There is a couple of ways to keep the data updated:

  1. If you work with the data aggregated by SecId and would like to have the whole history for a specific security in one file, you can use the AWS CLI SYNC command on the us-equity-bbg-1min-trades-adjusted-secid-all bucket. This setup will download only files from the S3 bucket that are different from the local copy. To sync your local directory and S3 bucket, please make sure to point the SYNC command to your local copy of the dataset. In the meantime, this approach may be expensive ($80 per month for the universe of 12000 tickers) if you regularly update the full universe of securities. To overcome it, please check the approach below.

  1. You can work with the data aggregated by SecId and by year. In this case, you can use AWS SYNC on us-equity-bbg-1min-trades-adjusted-secid-yyyy buckets that you need, where yyyy is the year. If you still need to keep the whole history for each security in a single file, you can merge them on your side locally. It will be cheaper than updating data using the us-equity-bbg-1min-trades-adjusted-secid-all bucket ($10 versus $80 per month for the universe of 12000 tickers).

  1. If you are working with the data aggregated by trade date, you can run the SYNC command for each us-equity-bbg-1min-trades-adjusted-yyyy bucket separately.

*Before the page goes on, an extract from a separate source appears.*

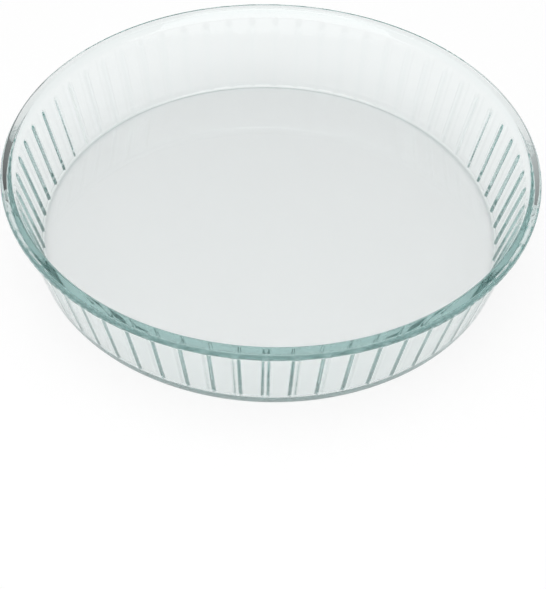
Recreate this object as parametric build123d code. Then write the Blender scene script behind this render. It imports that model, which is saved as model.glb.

  1. Also, algoseek provides a Python script that you can use to keep data updated for both aggregation types: by SecId and by ticker. Using this script, you can easily update data for a list of tickers or SecIds, and merge all data for each SecId.

Daily Update Time

Data aggregated by trade date is built by 4 am T+1 ET.

Data aggregated by SecId is built by 6 am T+1 ET.


APPENDIX A. FREQUENTLY ASKED QUESTIONS

Why do I see empty files with just a header line for some tickers?

An empty file is created for some tickers with low liquidity with no trades during the trading day but Bid/Ask quotes were published.









APPENDIX B. INDUSTRY STANDARD BAR CALCULATIONS FROM TRADE EVENTS

This section describes Industry Standard logic for minute bar calculations based on events from the Trade Only dataset. Please also refer to the Equity Trade Only Guide for more details on data fields and condition flags used.

Excluded data

You should also exclude any event with one or more flags listed in Table 4.

Table 4: Flags for Trade Events to be Excluded During Bar Calculations

Bit Mask Position

Flags

1

tCash

2

tNextDay

9

tDerivativelyPriced

11

tSold

13

tExtendedHours

18

tStockOption

20

tAveragePrice

22

tPriceVariation

23

tRule155

24

tOfficialClose

25

tPriorReferencePrice

26

tOfficialOpen

27

tCapElection

31

tOddLot

Included data

You should only include events with one or more flags listed in Table 5. If the event has any of the exclude flags enabled, it is not included. If the event does not contain any flags from the include list, it is not included in bar calculations.

Table 5: Flags for Trade Events to be Included During Bar Calculations

Bit Mask Position

Flags

0

tRegular

5

tIntermarketSweep

6

tOpeningPrints

7

tClosingPrints

10

tFormT

14

tOutOfSequence

21

tCross

29

tTradeThroughExempt

Also, the data are shifted by 1 second starting from 09:31. For example,

09:30: from 09:30:00.000 to 09:31:00.999;

09:31: from 09:31:01.000 to 09:32:00.999;

09:32: from 09:32:01.000 to 09:33:00.999, and so on.